The New York Times bestselling author of “The Fault In Our Stars,” John Green, strikes again with “Paper Towns.” The book features his profound sense of writing, riddled with his usual philosophical questions of “Who am I?” and “What does my life mean?” The story begs the reader to dig within and shovel out answers to these metaphysical questions page by page along with the characters.

“Paper Towns” follows the narrative of teenager Quentin through the remaining weeks of his senior year of high school as he battles with the overwhelming pressure of graduating. It’s safe to say Q, as he is often called, is an above average teenager living in an average town.

Monotonous routines keep up with him until Margo Roth Spiegelman shows up one night at Q’s window, her eyes twinkling with adventure and the promise of a night he will never forget. Margo speaks of ideals and expresses philosophies not fit for an ordinary 17-year-old, but then again, Margo is far from ordinary.

After a night jam-packed with spray paint, catfish and entering (but not breaking), Margo vanishes and Q takes her disappearance as one mystery begging to be solved. Q finds himself on a journey of self-discovery as he flips through pages of Walt Whitman’s poem, “Song of Myself,” and is forced to understand the very essence of Margo Roth Spiegelman, and in turn, understands the very essence of humanity itself.

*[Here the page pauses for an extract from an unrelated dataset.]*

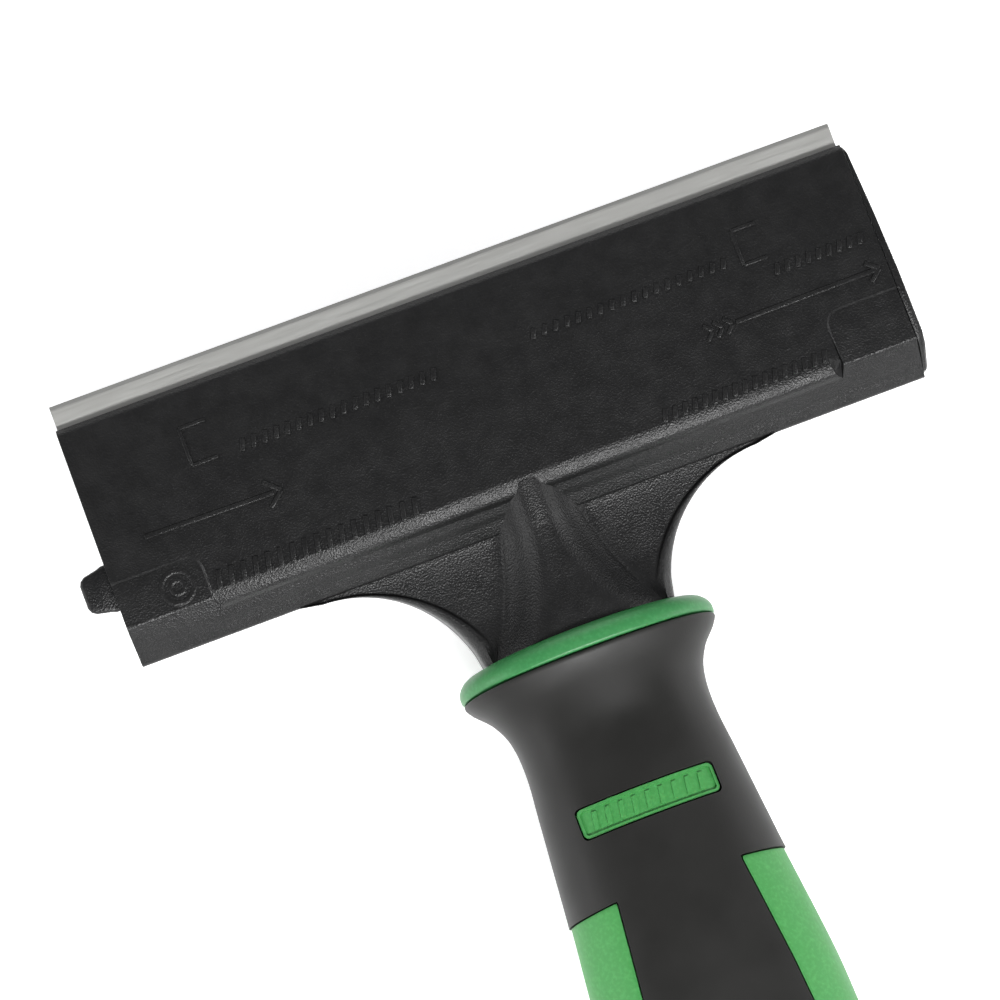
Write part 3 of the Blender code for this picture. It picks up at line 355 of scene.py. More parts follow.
# %% Turned steel and nylon
def make_turned_steel(name, dark, light, rough):
    """Bright steel with fine tool marks and a patchy film of oil."""
    material, shader, coords = start_finish(name, rough, 1.0)
    squeezed = add(material, "Mapping", [(coords, "Vector")], Scale=(1.0, 0.15, 1.0)).outputs[0]
    marks = noise(material, squeezed, 3800.0, 2.0)
    film = noise(material, coords, 420.0, 3.0, 0.6)
    material.node_tree.links.new(shades(material, film, (0.3, dark), (0.7, light)), shader.inputs["Base Color"])
    vary(material, film, rough - 0.06, rough + 0.12, shader.inputs["Roughness"])
    material.node_tree.links.new(relief(material, marks, 0.12, 0.00004), shader.inputs["Normal"])
    return material


pin_steel = make_turned_steel("drawn_pin_steel", (0.42, 0.41, 0.40), (0.60, 0.60, 0.60), 0.28)
screw_steel = make_turned_steel("plated_screw_steel", (0.46, 0.45, 0.42), (0.64, 0.63, 0.60), 0.30)
spring_steel = make_turned_steel("spring_wire_steel", (0.34, 0.34, 0.35), (0.52, 0.52, 0.54), 0.26)

latch_nylon, shader, coords = start_finish("milky_latch_nylon", 0.45)
milk = noise(latch_nylon, coords, 300.0, 3.0)
latch_nylon.node_tree.links.new(
    shades(latch_nylon, milk, (0.3, (0.50, 0.49, 0.44)), (0.7, (0.60, 0.59, 0.54))), shader.inputs["Base Color"])
vary(latch_nylon, milk, 0.38, 0.52, shader.inputs["Roughness"])
latch_nylon.node_tree.links.new(relief(latch_nylon, noise(latch_nylon, coords, 2600.0), 0.12, 0.00008), shader.inputs["Normal"])
shader.inputs["Subsurface Weight"].default_value = 0.15
shader.inputs["Subsurface Scale"].default_value = 0.002


# %% [markdown]
# ## Green plastic
#
# The core, the ring and the inlays are one green, but the ring is polished and slightly deeper,
# and the inlays are matt and paler. A soft cloud in the colour is the flow of the pigment, and
# fine pips in the bump are the mould's texture.


# %% Green plastics
def make_green(name, deep, pale, rough, pips):
    """Moulded green plastic with pigment flow, fine pips and faintly paler sharp edges."""
    material, shader, coords = start_finish(name, rough)
    flow = noise(material, coords, 70.0, 4.0, 0.62)
    speck = noise(material, coords, 1500.0, 2.0)
    body = mix(material, flow, deep, pale)
    dusted = mix(material, shades(material, speck, (0.45, (0.0, 0.0, 0.0)), (0.95, (0.6, 0.6, 0.6))), body,
                 tuple(min(c * 1.35 + 0.03, 1.0) for c in pale))
    # Sharp edges are given a paler green.
    pale_edged_green = mix(material, vary_mask(material, edge_mask(material, 0.0003), flow), dusted,
               tuple(min(c * 1.25 + 0.04, 1.0) for c in pale))
    material.node_tree.links.new(pale_edged_green, shader.inputs["Base Color"])
    vary(material, flow, rough - 0.05, rough + 0.08, shader.inputs["Roughness"])
    slow = relief(material, flow, 0.12, 0.0005)
    material.node_tree.links.new(relief(material, noise(material, coords, 3000.0), pips, 0.00008, slow), shader.inputs["Normal"])
    shader.inputs["Subsurface Weight"].default_value = 0.06
    shader.inputs["Subsurface Scale"].default_value = 0.001
    return material


green_ring = make_green("polished_green_ring", (0.036, 0.215, 0.062), (0.045, 0.255, 0.076), 0.38, 0.10)
green_inlay = make_green("matt_green_inlay", (0.046, 0.268, 0.060), (0.058, 0.312, 0.072), 0.50, 0.20)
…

As the story unfolds, “Paper Towns” will leave your stomach in knots with each turn of the page, your belly following each twist in the novel.

“Like a metaphor rendered incomprehensible by its ubiquity, there was room enough in what she had left me for endless imaginings, for an infinite set of Margos.”

This novel speaks of addressing the perceptions each human has for another human being, that you will never truly understand the real “Margo” because of your own blurred visions of looking through “mirrors and windows” without actually knowing that person. You think that you know a person – your brother, your co-worker or your best friend, even – but in actuality, you know what they want you to know.

You know their interests and dislikes, but you only know the shell of their existence. You fail to understand their fears, notions and their very thoughts and insecurities.

There are few instances where I have flat-out refused to exit the car with the sole intent to finish an astoundingly good book, but one of which was “The Fault In Our Stars” and the other just recently with “Paper Towns.” The next time you decide to crack open one of John Green’s prophetic novels, do so with the intent to stay in a stationary edifice. Otherwise, you will find yourself filled with the desire to stay buckled into the leather upholstery, reassuring your friends that you only have seven pages left.